If the first meaning of 'master' is 'teacher', one who knows the truth, this is closely linked to the second meaning of 'master' as guide, expert, model, and mediator, that is, as one who "knows the way." And the person who not only knows something but has the 'know-how' to attain some desired goal, art, skill, expertise, is a power figure. We would be lost without him, we could not achieve what we desire, our talents would lie unused or undeveloped. And we would be at his mercy. He can command the price for the guidance he can give.
In John's account od the Last Supper, Jesus Master repeats over and over that true happiness, "eternal life" is to know the Father, to come to the Father and relate to him in love. And the way to that is to be found only in him, the Son. He not only knows the way to the Father and therefore can guide us rightly on our journey; he is, himself, the Way. He is the road, the connecting link between the Father and ourselves, the repairer of the breach created by sin, the sole Mediator. He is also model and mold for our life, the example we are to follow and pattern our lives on. In an age that prides itself on having specialists in all fields, he is the supreme expert on the most important art of all -- the art of living. All of this makes Jesus Master Way very powerful indeed.
But here again we must remember the kind of power this Master wields. He sharers the secrets of his way freely, from hilltops and plains, by lakeshores and in places where people congregate, in the temple precincts as well as in private homes. He roams the length and breadth of the land and invites all to come to him and learn how they can have life in abundance. Beyond all words, he reveals the way in his very person, his attitudes, activities, and behavior.
But not everyone was willing to walk the road he walked. Not everyone had eyes to see and ears to hear the paradoxes of the beatitudes, which are the Magna Charta of his way, but were too much for many. He said it himself: "Enter by the narrow gate, for wide is the gate and broad is the way that leads to destruction, and there are many who go in by it. Because narrow is the gate and difficult is the way which leads to life, and there are few who find it." (Mt. 7:13-14).
What does Jesus Mater's way consist in? It consists simply in moving out of self-centeredness and reaching out to others -- and above all to the Other, in love. And one is to be faithful and consistent in this way, even when it is difficult. It is a simple way, but we have experienced how our egoism resists the dying that is involved. Jesus instead was faithful even to death, death on a cross. The cross represents the peak of the Master's self-sacrifice. Jesus' way, then, can be called the way of the cross.

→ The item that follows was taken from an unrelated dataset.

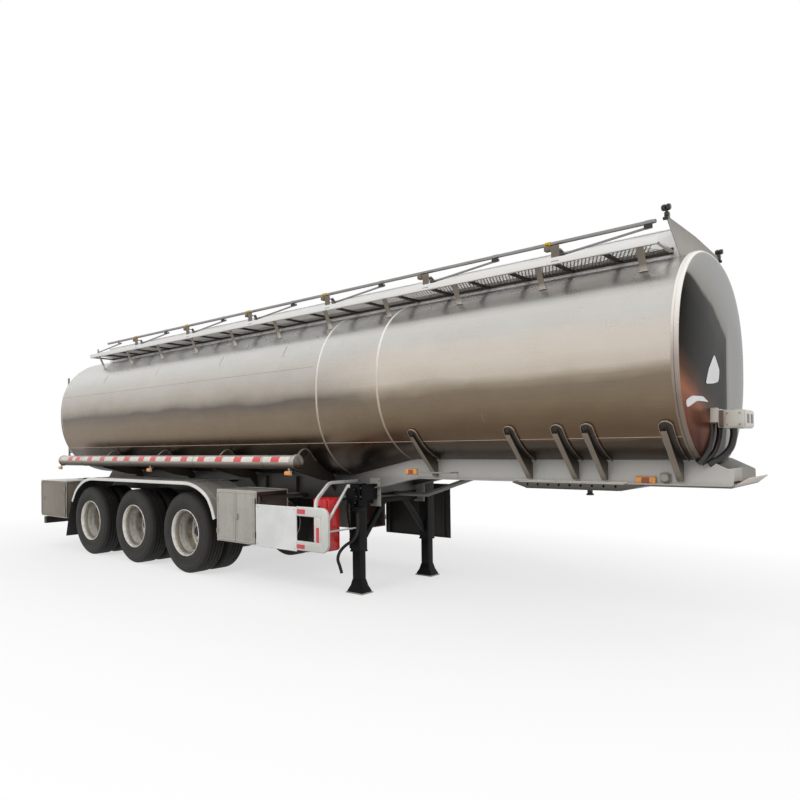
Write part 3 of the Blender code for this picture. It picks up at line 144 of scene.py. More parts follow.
def bar(a, b, radius, sides=12, ease=0.25):
    # Round bar between two points, its ends eased by a smaller last ring
    a, b = np.asarray(a, float), np.asarray(b, float)
    way = unit(b - a)
    step = way * radius * ease
    up = (1, 0, 0) if abs(way[2]) > 0.9 else (0, 0, 1)
    profile = circle(radius, sides) if np.isscalar(radius) else radius
    return sweep([a, a + step, b - step, b], profile, up, scale=[1 - ease, 1, 1, 1 - ease])


def beam(a, b, width, height, up=(0, 0, 1), edge=0.003):
    # Straight bar of rectangular section
    return sweep([a, b], oblong(width, height, edge), up)


def about(middle, half):
    # Both ends of a span given by its middle
    return middle - half, middle + half


def atY(flat, y):
    # Path of (x, z) points set at one distance across
    return np.insert(flat, 1, y, axis=1)


def border(x, z, y, inset, reach, steps=4):
    # Closed path with rounded corners, inset from the edges of an upright panel
    (x0, x1), (z0, z1) = (x[0] + inset, x[1] - inset), (z[0] + inset, z[1] - inset)
    return atY(rounded([(x0, z0), (x1, z0), (x1, z1), (x0, z1)], reach, steps, closed=True), y)


def slab(x, y, z, edge=0.003, steps=1):
    # Block with eased edges: a rounded rectangle carried up Z and drawn in at both ends
    low, high = np.minimum(*zip(x, y, z)), np.maximum(*zip(x, y, z))
    centre, half = (low + high) / 2, (high - low) / 2
    edge = min(edge, 0.45 * 2 * half.min())
    ring = oblong(2 * half[0], 2 * half[1], edge, steps + 1)
    turn = np.linspace(0, np.pi / 2, steps + 1)
    inset, depth = edge * (1 - np.sin(turn)), edge * (1 - np.cos(turn))
    inset = np.concatenate([inset, inset[::-1]])
    height = np.concatenate([low[2] + depth, high[2] - depth[::-1]])
    shrink = (half[:2] - inset[:, None]) / half[:2]
    flat = centre[:2] + ring[None] * shrink[:, None]
    points = np.concatenate([flat, np.broadcast_to(height[:, None, None], flat.shape[:2] + (1,))], 2)
    return patch(points, wrapV=True, caps=True)


def sheet(outline, span, plane="xz", edge=0.001):
    # Flat outline given a thickness, each edge chamfered by moving its corners inwards along their bisectors
    p = np.asarray(outline, float)
    before, after = unit(p - np.roll(p, 1, 0)), unit(np.roll(p, -1, 0) - p)
    area = np.sum(p[:, 0] * np.roll(p[:, 1], -1) - p[:, 1] * np.roll(p[:, 0], -1))
    inward = unit(np.stack([-(before + after)[:, 1], (before + after)[:, 0]], 1)) * np.sign(area)
    low, high = min(span), max(span)
    edge = min(edge, 0.4 * (high - low))
    depth, inset = np.array([low, low + edge, high - edge, high]), np.array([edge, 0, 0, edge])
    flat = p[None] + inward[None] * inset[:, None, None]
    third = np.broadcast_to(depth[:, None], flat.shape[:2])
    order = {"xz": (flat[..., 0], third, flat[..., 1]), "yz": (third, flat[..., 0], flat[..., 1]),
        "xy": (flat[..., 0], flat[..., 1], third)}[plane]
    return patch(np.stack(order, -1), wrapV=True, caps=True)


def turned(profile, centre=(0, 0, 0), axis="z", steps=32, loop=False, phase=0.0):
    # Profile of (radius, along) turned about an axis: point = centre + radius * (cos, sin) + along * axis
    p = np.asarray(profile, float)
    a = np.linspace(0, 2 * np.pi, steps, endpoint=False) + phase
    c, s = p[:, :1] * np.cos(a), p[:, :1] * np.sin(a)
    along = np.broadcast_to(p[:, 1:], c.shape)
    local = np.stack({"x": (along, c, s), "y": (c, along, s), "z": (c, s, along)}[axis], -1)
    made = patch(local + np.asarray(centre, float), wrapU=loop, wrapV=True)
    made["place"] = local.reshape(-1, 3)
    return made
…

There is no getting around these words:"Whoever desires to come after me, let him deny himself, and take up his cross, and follow me. For whoever desires to save his life will lose it, but whoever loses his life for my sake and the Gospel's will save it." (Mark 8:34-35).
There is an old song still popular today, called "My Way." The lyrics celebrate the person who has faced the hard blows of life and is now confronted with death, but who stands tall, self-assured, with head "bloody yet unbowed" and a smile on his lips, still in control. And his deepest satisfaction lies in being able to affirm, in the face of "the final curtain," that "through it all' I did it MY WAY." It has a noble ring to it, meant to stir up a sense of admiration. But it does come close to proclaiming that "I" and "my" way are the true secret of a happy. fulfilled life. In contrast, there is a little dialogic poem by Alice Meynell that runs:
"You never
attained to Him."
"If to attain be to abide, then that may be."
"Endless the way, followed with so much pain!"
"The Way was He."
Appropriately, the poem is entitled VIA ET VERITAS ET VITA.